To the Confederate flag-waving protestors in the park surrounding the Washington Monument, Cruz is a hero. But to the rest of America, he is an iconoclast — the leader of the Tea Party, a radical minority that only 8 percent of Americans associate themselves with, according to a January poll from Rasmussen.

The scary thing is that Cruz does not appear to understand the harm he’s inflicting on the country and the rift he’s creating within his own party. Or maybe he does understand, he just doesn’t care. He began his quest seeking publicity and ended with notoriety.

Cruz and his fellow anti-establishment Tea Party Republicans are using increasingly divisive means to accomplish their goals — at least the few, if any goals they’ve managed to accomplish. They use procedural loopholes, propaganda and tactical calculations to fight isolated battles, but the goal of the Tea Party is much deeper than politics.

Surprisingly, the core Tea Party mantra is cultural and theoretical. It is an adherence to cultural norms based on confirmation bias and a rejection of change.

The Tea Party rhetoric of today reflects the same right-wing conspiracy theories and rejection of government authority that existed in the 1960s during the Kennedy Administration and then reemerged when Ronald Reagan pronounced in his inaugural address that government was the problem.

But ironically, despite the fact that we are in a deep economic recession, still in the midst of the war in Afghanistan and domestic cultural norms are changing all around us, as CNN’s Fareed Zakaria aptly pointed out, no radical groups have emerged — except the Tea Party.

Despite being an insulated minority, the Tea Party, led by the likes of Ted Cruz, Michelle Bachman, Sarah Palin and others, has been able to radically alter the intentions of the Republican Party and shake up its base of support.

The Tea Party supporters love the United States of America in theory but hate the current reality. They spread unfounded socialism conspiracy theories as if we were still in the midst of the Red Scare of the 1920s or the rampant McCarthyism of the 1940s and 1950s.

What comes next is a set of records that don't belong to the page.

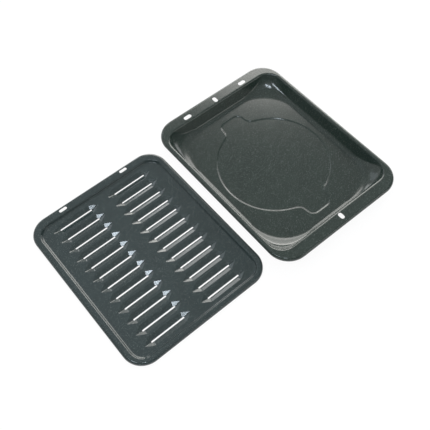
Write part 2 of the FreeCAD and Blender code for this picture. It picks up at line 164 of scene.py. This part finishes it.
def step_stations(outline, head, foot, slope, depth, level=0.0, steps=(8, 16, 14)):
    """A pressed step from the flat above it, at a level, to the flat below it."""
    run = (head + foot) * math.tan(slope / 2) + depth / math.tan(slope)
    stations = [(outline(0, level), level)]
    for step in range(1, steps[0] + 1):
        angle = slope * step / steps[0]
        height = level - head * (1 - math.cos(angle))
        stations.append((outline(head * math.sin(angle), height), height))
    top_inset, top = head * math.sin(slope), level - head * (1 - math.cos(slope))
    low_inset, low = run - foot * math.sin(slope), level - depth + foot * (1 - math.cos(slope))
    for step in range(1, steps[1]):
        share = step / steps[1]
        height = top + (low - top) * share
        stations.append((outline(top_inset + (low_inset - top_inset) * share, height), height))
    for step in range(steps[2], -1, -1):
        angle = slope * step / steps[2]
        height = level - depth + foot * (1 - math.cos(angle))
        stations.append((outline(run - foot * math.sin(angle), height), height))
    return stations + [(outline(run + support, level - depth), level - depth)]


def pan_outline(inset):
    """The edge of the pan, moved in."""
    return rounded(pan_reach - inset, pan_reach - inset, pan_half_width - inset,
                   pan_corner - inset)


corner_span = math.sqrt(well_depth * (2 * (mouth_bend + corner_bend) - well_depth))
well_run = ((mouth_bend + floor_bend) * math.tan(wall_slope / 2)
            + well_depth / math.tan(wall_slope))


def well_outline(inset, height):
    """The well at a height. Below the mouth bend its corners widen to the floor."""
    reach = pan_reach - end_flange - inset
    half_width = pan_half_width - side_flange - inset
    corner = mouth_corner - inset
    if height < -well_depth * mouth_bend / (mouth_bend + corner_bend):
        rise = corner_bend - (height + well_depth)
        travel = corner_span - math.sqrt(corner_bend ** 2 - rise ** 2) + max(inset - well_run, 0)
        corner = mouth_corner + (travel - math.sqrt(2) * inset) / (math.sqrt(2) - 1)
    return rounded(reach, reach, half_width, corner)


def recess_outline(inset, height):
    """The recess: a circle with a square-ended ear along X each way."""
    radius, reach, half = recess_radius - inset, ear_reach - inset, ear_half - inset
    corner, fillet = ear_corner - inset, ear_fillet + inset
    root_x = math.sqrt((radius + fillet) ** 2 - (half + fillet) ** 2)
    lean = math.atan2(half + fillet, root_x)
    quarter = arc(reach - corner, half - corner, corner, 0, math.pi / 2, 8)
    quarter += arc(root_x, half + fillet, fillet, 1.5 * math.pi, math.pi + lean, 8)[:-1]
    quarter += arc(0, 0, radius, lean, math.pi / 2, 40)
    upper = quarter + [(-x, y) for x, y in reversed(quarter[:-1])]
    return upper + [(x, -y) for x, y in reversed(upper)]


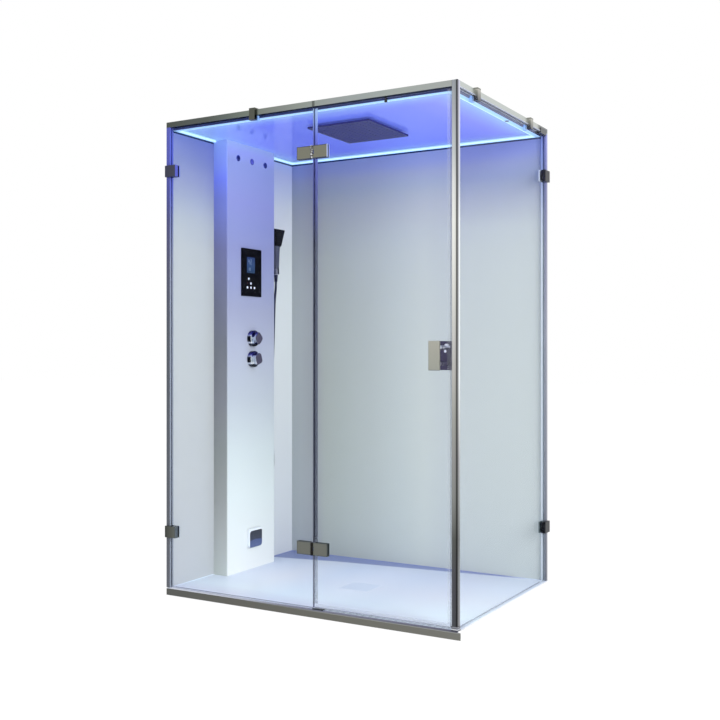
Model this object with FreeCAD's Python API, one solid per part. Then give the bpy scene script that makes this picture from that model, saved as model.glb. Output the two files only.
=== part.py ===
import FreeCAD, Part
import math
import os

from FreeCAD import Vector

os.makedirs("parts", exist_ok=True)

# Steam shower cabin: a walk-in corner cabin with two solid walls (left and rear), a glass
# front with a hinged glass door, a fixed glass side on the right, a lit ceiling and a full
# height service column on the left wall. Millimetres, +X right, +Y rear, +Z up. The origin
# is the middle of the cabin's overall footprint, on the floor it stands on.

# ---------------------------------------------------------------- driving sizes: the cabin
tray_width = 1464.0
tray_depth = 1017.0
tray_height = 35.0
tray_recess = 3.0
tray_corner_radius = 6.0
tray_edge_radius = 1.5
recess_corner_radius = 8.0
cabin_height = 2150.0
frame_inset_right = 12.6
frame_inset_rear = 11.0
rail_width = 24.0
rail_height = 24.0
rim_margin = 12.0
trim_thickness = 2.5
trim_height = 29.0
trim_floor_gap = 1.0
wall_inset_left = 4.0
left_wall_thickness = 8.0
rear_wall_thickness = 6.0

# ---------------------------------------------------------------- driving sizes: the glazing
glass_thickness = 8.0
glass_setback = 8.0
channel_play = 0.3
channel_depth = 12.0
channel_bite = 9.0
profile_width = 20.0
base_seal_height = 5.0
post_foot_height = 17.0
post_foot_step = 1.5
rail_clamp_width = 30.0
rail_clamp_reach = 12.0
rail_clamp_cap = 6.0
rail_clamp_drop = 22.0
rail_clamp_inner = 6.0
front_clamp_from_right = 977.0
side_clamp_first = 183.0
side_clamp_second = 773.0
clamp_play = 0.3
end_socket_length = 74.0
end_socket_from_rear = 22.0
end_socket_wall = 3.0
end_socket_drop = 10.0
end_socket_height = 25.0

# ---------------------------------------------------------------- driving sizes: door and hinges
hinge_axis_from_right = 678.4
hinge_axis_setback = 2.0
fixed_glass_edge_gap = 2.4
door_glass_edge_gap = 6.4
door_top_gap = 6.0
door_bottom_gap = 8.0
door_post_gap = 9.0
hinge_upper_drop = 212.0
hinge_lower_height = 286.0
hinge_plate_length = 66.0
hinge_plate_height = 54.0
hinge_plate_thickness = 5.0
hinge_plate_gap = 9.0
knuckle_radius = 5.5
knuckle_gap = 0.4
hinge_pin_radius = 3.0
pin_play = 0.05
hinge_web = 3.0
hinge_screw_radius = 4.0
hinge_screw_hole_play = 1.0
door_seal_width = 3.4
door_seal_lip = 14.0
bottom_seal_height = 14.0
bottom_seal_wall = 1.6
seal_play = 0.3
magnet_seal_width = 5.0
post_strip_width = 3.0
post_strip_depth = 12.0
threshold_depth = 16.0
threshold_height = 3.0
threshold_block_length = 58.0
threshold_block_depth = 5.0
door_stop_width = 10.0
door_stop_height = 20.0
door_stop_depth = 7.0
door_stop_from_right = 336.0
handle_from_right = 91.5
handle_height = 1091.0
handle_plate_width = 48.0
handle_plate_length = 114.0
handle_plate_thickness = 8.0
handle_projection = 53.0
handle_screw_spacing = 62.0
handle_post_radius = 9.0
handle_screw_radius = 4.0
handle_edge_radius = 1.2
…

The truth however, is that the current United States is no more centrist and top-heavy than it was in the Tea Party’s imagined “good old days” of the past.

The Tea Party propaganda machine is hard at work and it is gaining surprising leverage, but this minority — and others in the Republican Party — must come to terms with the America of today.

Until this happens, there won’t be an end to the political gridlock in Washington and brinkmanship will continue to damage our economy or even worse, our country’s reputation.